Misunderstood Usage Patterns
The first error in judgement was the likely use-case at the level where the developers decided to apply caching. For example, whenever we used the system to view a journey plot the following would occur:
- Journey plot (generally for a full working day) would be requested;
- The map and display would resize and redraw to display the whole set of journeys covered on that day by an employee;
- Often the ‘zoomed out’ view necessary to see the whole day left enough detail unresolved that we would want to zoom in to a part of the route plot to see the detail, and then we might drag the map around to see different features;
- Shortly thereafter, we would have seen enough of the route plot to warrant closing it.
Note how the use pattern was actually going to use the cache very little. The initial display of the route plot fetched data and displayed it on tiles at one particular zoom level. Then, for every zoom level the user zooms through, the same thing happens; this particular route has not yet been drawn at this particular zoom level, so the whole process repeats with new tiles. As the user pans around the map, new map tiles are revealed so again they need to be drawn to be cached… and so it is only when the user pans around and back over a view they have already seen that they begin to take advantage of the cache… but even so, the cache lifetime is likely to be set to just a few minutes so it is unlikely that anyone else will reuse this cache in that time anyway! (if anyone else even had permission to do so).
Often, we might follow this route plot with another for another person or another date, in which case the whole process would repeat without the benefit of a cache.
We believe that the tiling implementation used by Google means that the main map bitmaps are served and cached very effectively; each image will likely be held in memory or cache and be reused millions of times before anyone thinks to redraw the map (though of course there might be different tiles for differnt map views such as roads or topographical map versions)… but implementing a similar cache for this particular system really did not seem to gain the same benefits.
Misunderstood Workload
I avoided any mention of where the plotting process was getting its journey data from previously, but this process based on tiles actually left the querying of a database to the code that drew an individual tile. The perceived benefit was obviously that ‘the system will only query the limited data it needs to draw a tile’ and thus ‘obviously it is being very efficient’… and this might seem to make sense as you imagine a map-view being dragged, a tile being requested, a map overlay being drawn, and of course just the limited amount of data necessary for that tile should be requested. But in practice, we believe that the spatial nature of the query meant that querying was generally a little slow, and the round-trip to the database for every little query would have added some considerable overhead.
Overall, we believe that a large amount of time was wasted in the design of the system by misunderstanding the complexity of the initial query to get the route data. When it was run just once for a whole day it tended to take considerably less than a second; but a refinement of it ended up getting run sometimes hundreds of times. The addition of spatial criteria simply would not have made it run orders of magnitude faster; in all likelihood spatial filters would make it slower! In short, the new system consumes more time querying the database than the old… but at least the caching layer is going to improve user perception and usability, right?
The One Missing Feature
So, we’ve spotted some potential problems with the system but at this point we’re hoping that the caching of map tile overlays is going to save us. But it doesn’t; because it isn’t even switched on!

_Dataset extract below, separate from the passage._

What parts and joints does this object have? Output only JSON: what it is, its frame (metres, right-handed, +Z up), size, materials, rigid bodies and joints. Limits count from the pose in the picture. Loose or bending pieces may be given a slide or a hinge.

Say what? Why isn’t the cache layer switched on; Caching has obviously got to be a good thing hasn’t it?
Well yes; if it had a way to communicate with the rest of the web site and update as and when necessary; but by-design it sat separately from the rest of the website and was unaware of changes made there (essentially the tile process had been retrofitted to the main site by overriding javascript functions and so on). In addition to displaying route plots, the same ’tile’ system was used to draw other overlays on the map such as client sites, and if and when a user added a new site, without the ability to inform the tile process of this, the site would not be displayed (inevitably leading to lots of errors where the useer would then be puzzled and try and recreate the site a further number of times before giving up, causing all sorts of issues such as duplicated sites with similar names and so on). We wrote about this in our post ‘Two Hard Things‘ (where one of the things was cache invalidation).
Thus; cache had been switched off to allow sites that were added to the system to be viewed instantly… because the ability for the site to inform the tile processes that they should refresh their cache did not exist!
Summary
This project featured a number of errors of understanding and appreciation of the consequences of the strategy the developer used. By missing just one non-obvious key feature, another key feature had to be switched off, considerably undermining the value of the sub-system. Furthermore, the changes will have lead to increased workload on the database and more overall time spent waiting for potentially thousands of queries to execute.

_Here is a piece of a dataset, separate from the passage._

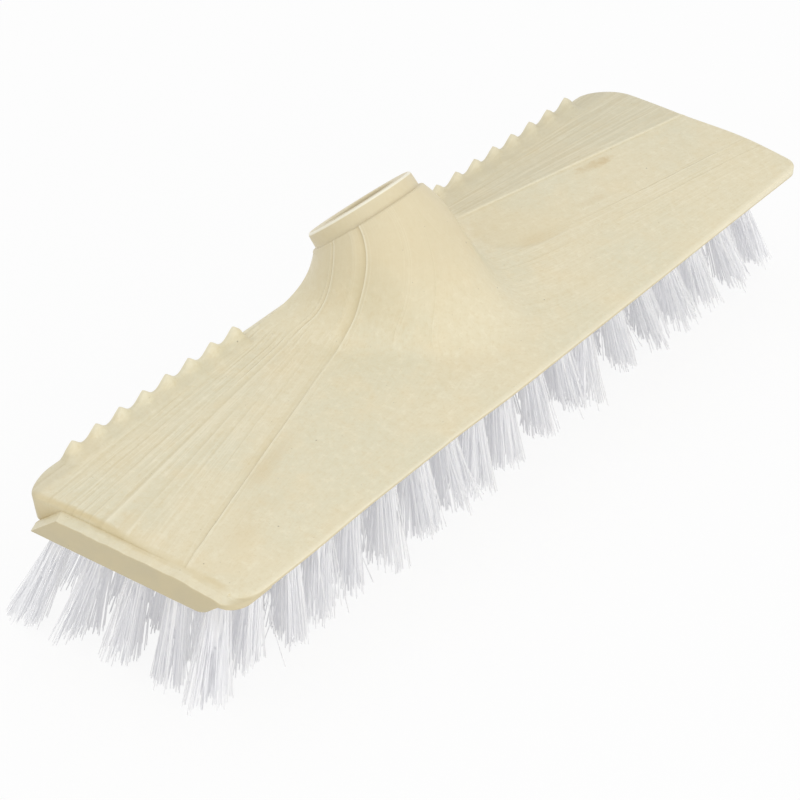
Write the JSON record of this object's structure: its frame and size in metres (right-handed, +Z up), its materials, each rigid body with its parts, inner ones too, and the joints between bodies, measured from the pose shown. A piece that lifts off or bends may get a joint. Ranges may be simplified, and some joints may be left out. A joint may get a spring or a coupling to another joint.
{
  "type": "deck brush head",
  "caption": "Moulded deck brush head with a tilted round handle socket, teeth along its back edge, a lip at one end, and fanned white bristles.",
  "frame": {"origin": "centre of the bounding box, on the plane that the bristle tips stand on", "axes": "+X along the block, +Y towards its toothed back edge and the socket's mouth, +Z up from the bristles to the socket"},
  "size_m": [0.3144, 0.0874, 0.0843],
  "materials": {
    "block": "cream moulded plastic with a fine wood-grain relief, satin",
    "bristles": "white translucent nylon filaments"
  },
  "bodies": {
    "root": {"block": "block", "tuft_column_01": "bristles", "tuft_column_02": "bristles", "tuft_column_03": "bristles", "tuft_column_04": "bristles", "tuft_column_05": "bristles", "tuft_column_06": "bristles", "tuft_column_07": "bristles", "tuft_column_08": "bristles", "tuft_column_09": "bristles", "tuft_column_10": "bristles", "tuft_column_11": "bristles", "tuft_column_12": "bristles", "tuft_column_13": "bristles", "tuft_column_14": "bristles", "tuft_column_15": "bristles", "tuft_column_16": "bristles", "tuft_column_17": "bristles", "tuft_column_18": "bristles", "tuft_column_19": "bristles"}
  },
  "joints": []
}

The analysis here has not been unduly harsh; for example you might recall this: “The map and display would resize and redraw to display the whole set of journeys covered on that day”. Guess how the system managed to know how far the display view needed to be zoomed-out? By running a query to fetch all the data for the whole day, of course! In other words, all those thousands of queries were already duplicating the one single query that was actually all that was necessary to be run!

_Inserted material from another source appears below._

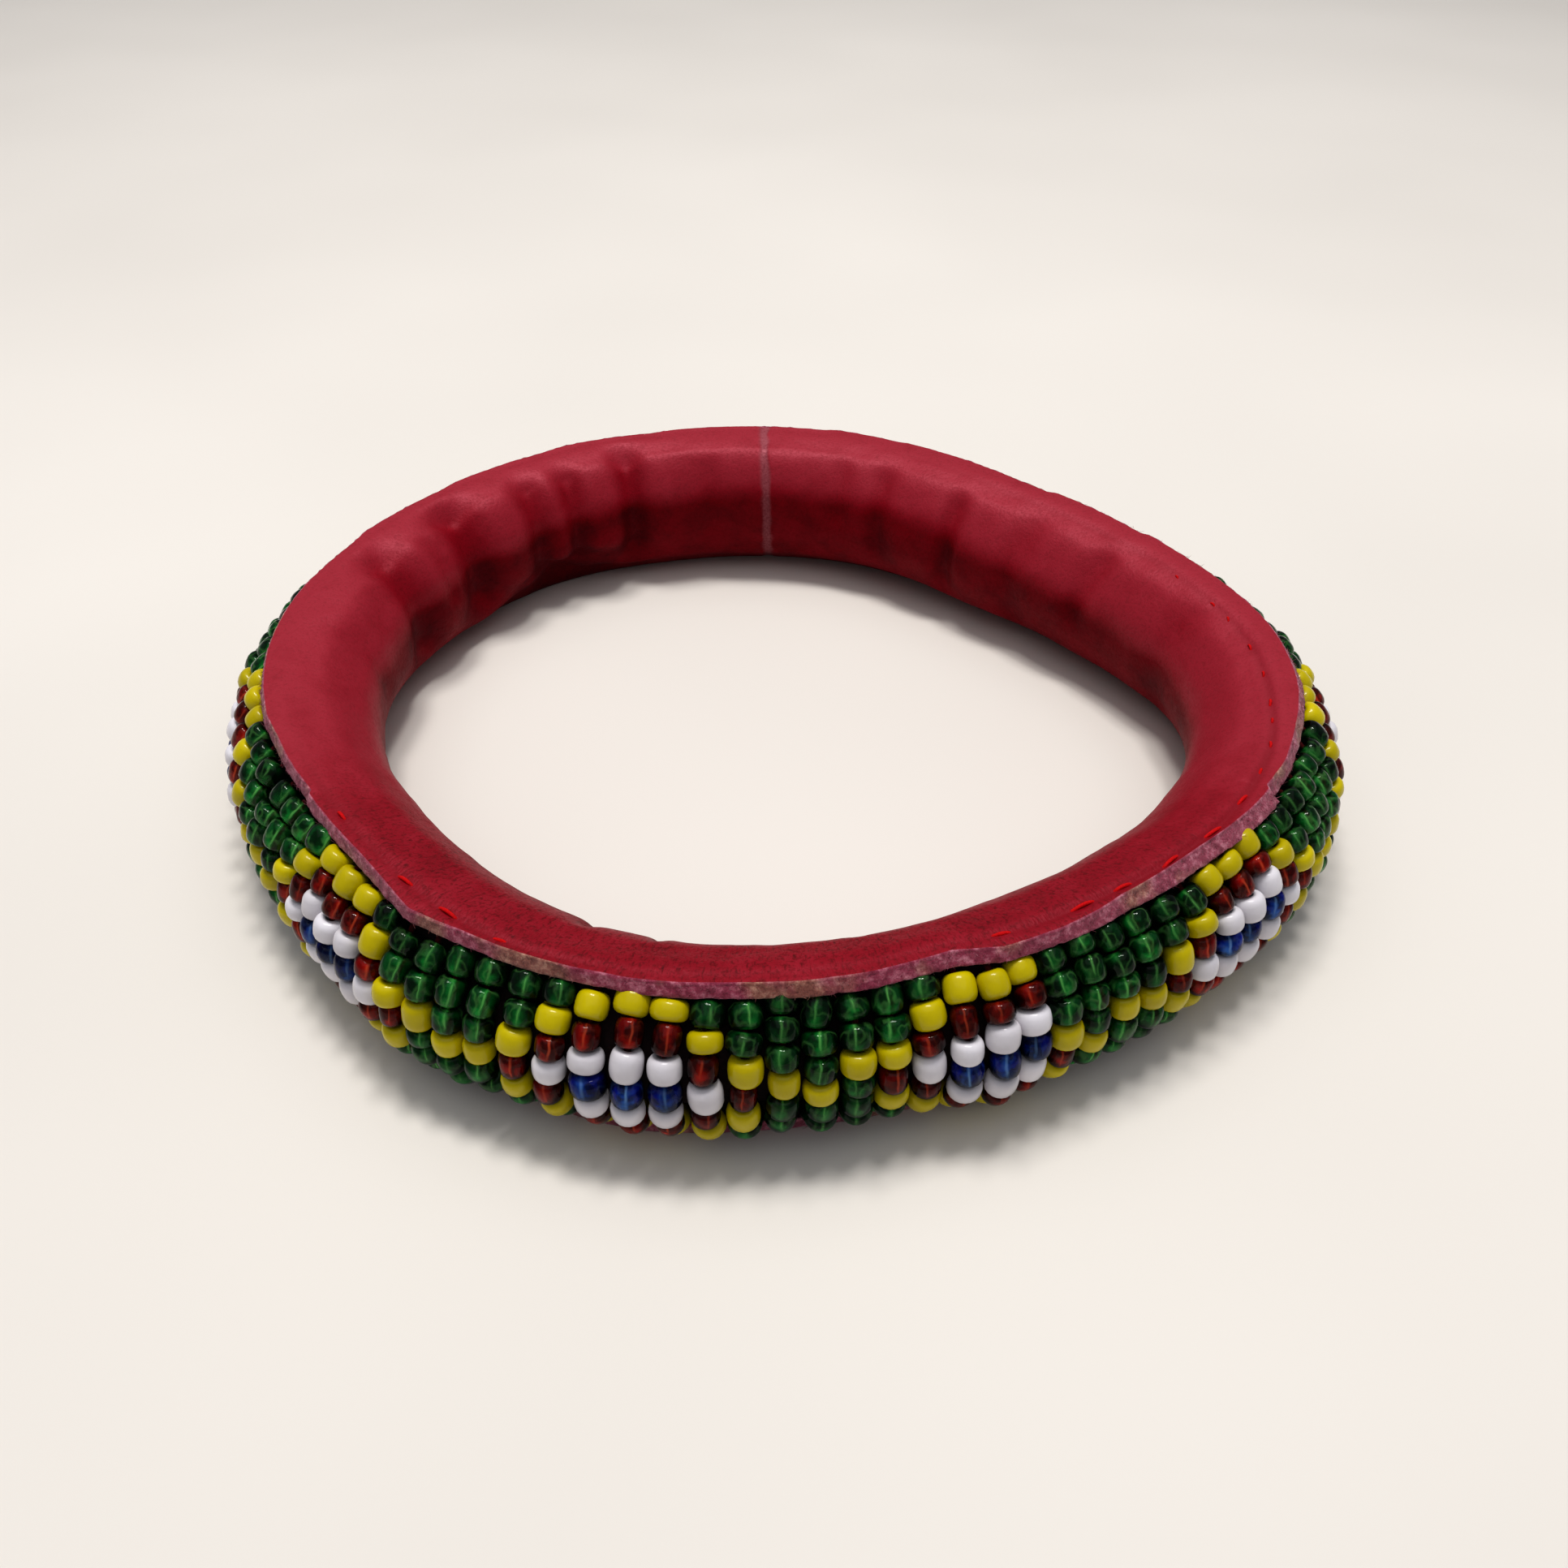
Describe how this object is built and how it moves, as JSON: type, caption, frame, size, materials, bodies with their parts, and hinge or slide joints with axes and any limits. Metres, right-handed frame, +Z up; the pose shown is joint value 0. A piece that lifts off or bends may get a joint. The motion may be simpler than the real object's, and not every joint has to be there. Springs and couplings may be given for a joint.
{
  "type": "beaded leather bangle",
  "caption": "Round padded leather bangle with an open wrist hole and a band of glass seed beads in a diamond pattern round its outer face.",
  "frame": {"origin": "on the surface that the bangle lies on, at the bottom centre of its bounding box, in the middle of the wrist hole", "axes": "+Z up, along the way the wrist goes through; +X to the right and -Y towards the front of the pictured view"},
  "size_m": [0.0997, 0.0927, 0.0155],
  "materials": {
    "leather": "soft sheen with fine pores",
    "green_glass": "glossy transparent glass",
    "red_glass": "glossy transparent glass",
    "blue_glass": "glossy transparent glass",
    "yellow_glass": "glossy opaque glass",
    "white_glass": "glossy opaque glass",
    "thread": "twisted sewing thread",
    "raw_leather": "fibrous cut edge"
  },
  "bodies": {
    "root": {"leather_cover": "leather", "bead_band": "green_glass"}
  },
  "joints": []
}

Bizarrely, the client is not overtly aware of the problems this new system has introduced. In fact, the older system it replaced was so very inefficient on the original query of route plot data, that the whole idea was presumed to be unfeasible… but ironically they had a much better caching implementation that meant that once the data had finally been retrieved and processed, panning and zooming the journey plot was actually much quicker with much less load on the servers!